Market bubbles driven by speculation is simply not sustainable. While the general public’s participation in speculation is quite irrational, there was a group of speculators who were quite rational: they were the first to get in, and the first to get out. Once these speculators have gotten out, the bubble was punctured. Other speculators soon followed, but many lost a lot of money. During the market’s downward spiral, consumer confidence
collapsed, and the economy fell into deep recession. The stock markets’ deflation eventually led to deflations in the real estate markets and consumer goods markets.

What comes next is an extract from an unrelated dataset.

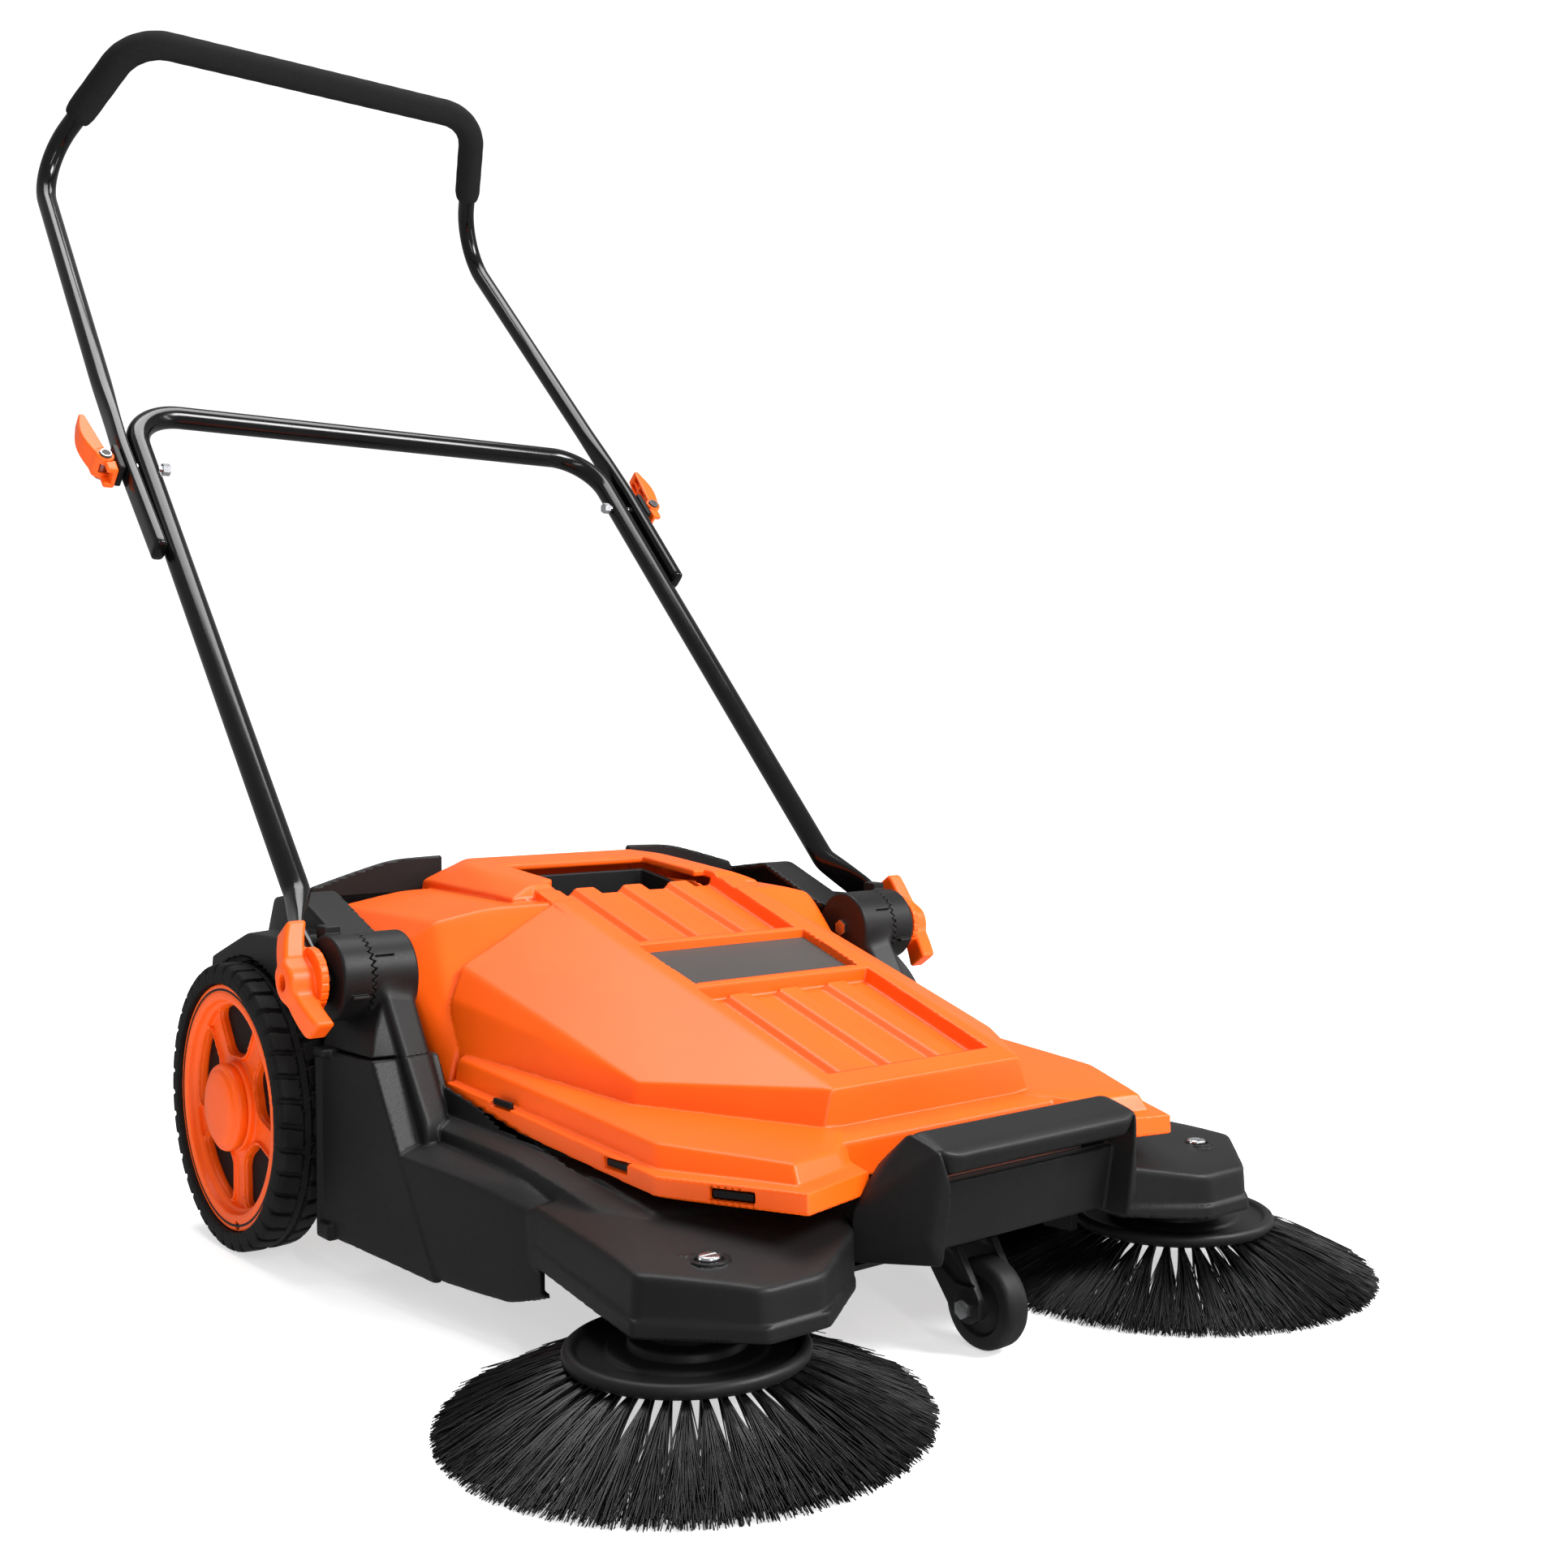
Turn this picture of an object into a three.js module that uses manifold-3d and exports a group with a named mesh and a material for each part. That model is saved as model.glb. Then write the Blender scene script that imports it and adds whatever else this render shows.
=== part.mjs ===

The Gold bubble, being a bear market bubble, has arisen from the other side of the coin. The severe baby bust (reduced birth rate) during the 1930s Great Depression era – when the U.S. population grew only 7% in 10 years – would have lead to a shortage of peak earners during the 1970s to early 1980s, causing the economy stagnation of that era. The gold price’s initial rise was caused by its own unique set of circumstances, including the
dollar’s decoupling from gold and the oil crisis, but eventually attracted enough speculators to form a single-sector bubble. In terms of the amount of money involved, the Gold bubble probably cannot compare to the Japan bubble or the current U.S. bubble.

Looking Out into the Next Ten Years
So far, the Nasdaq has behaved just as other past bull/bubble markets have. I think history does repeat, as I have time and again tried to remind us during the past 16 months, and I think it is quite valid to look back into the past to try to predict the future. Therefore, to know what will happen in the U.S. over the next 10 years, one only needs to look back at Japan during the last 10 years, or look at the U.S. during the 1930s.

Looking across the next 10 years, I see the following in the U.S. economy:

- Prolonged economic stagnation, with intermittent recessions;
- Deflation in the equity market, with the Dow falling quickly below 5000 and ending the decade at around 4000;
- Deflation in the real estate market, with houses in hot markets falling more than half their values;
- Zero inflation, with intermittent deflation, in the consumer goods market;
- Increased saving rate, with most money sitting in banks, stock market no longer favored as saving vehicle;
- The dollar peaking during 2000/2001 and continues to lose value to Yen and Euro;
- Bankruptcy rates rise, some banks will fail;
- U.S. returns to budget deficit, projected budget surplus never materialized.

On the international front, Germany’s baby boomers would reach their peak earning period around 2005. China’s baby boomers would reach their peak earning period around the year 2010. This would come at the heel of China’s joining the WTO, making China the prime candidate for the next market bubble.

In Japan, the number of peak earners would reverse to a rising trend around 2005, and there would be an echo peak around 2015. The children of U.S. baby boomers would reach their peak at around 2025. These echo peaks do not have the same potential as the original baby boom peaks.

Looking out at the next 40 years, the U.S. bull market of the last 15 years is just not going to repeat.